Just pause a moment and suck in that last truth. Unable to beat and so finishing below Carlow, Leitrim, Wicklow, Clare, Limerick and Waterford in National League Division 4, by beating Mayo last Saturday, Longford became only the second team of that group of seven to win a championship match this season.
The other six teams’ combined record currently stands at Played 9, Won 1. Factor in London’s two defeats and that Kilkenny won’t even dare to compete in championship, and you get some idea as to the true expectations and capabilities of a Division 4 team.
In contrast, Mayo – this year’s Division 1 table toppers and National League finalists – are the only top flight team already knocked out of this year’s All-Ireland championship. Indeed at this stage six of the eight teams in Division 2 are also still standing.
Where to next for Mayo football and under whose watch are two of the major questions requiring careful attention.
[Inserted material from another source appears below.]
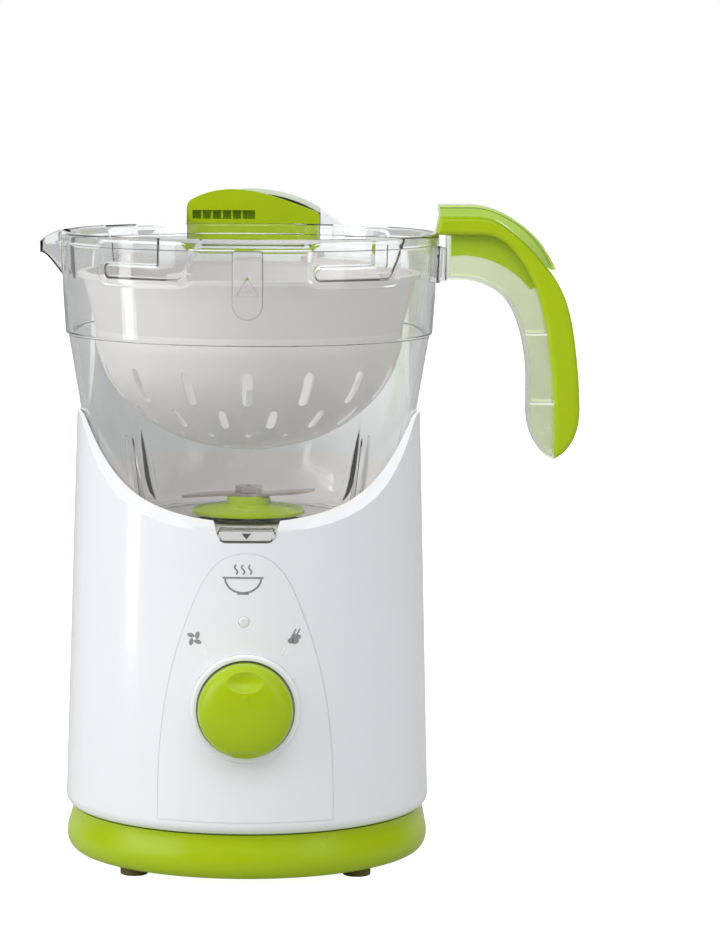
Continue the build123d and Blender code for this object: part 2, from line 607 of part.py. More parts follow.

The outgoing O’Mahony has already stated his belief that the County Board need not look too far: “I think there’s plenty of good management material around the county, we’ve exported many managers over the years so I think there’ll be plenty to take it on that little bit.”
Seven championship defeats in 12 outings and four defeats in five Croke Park visits, including two National League final losses, this is not how life for John O’Mahony and Mayo was supposed to be.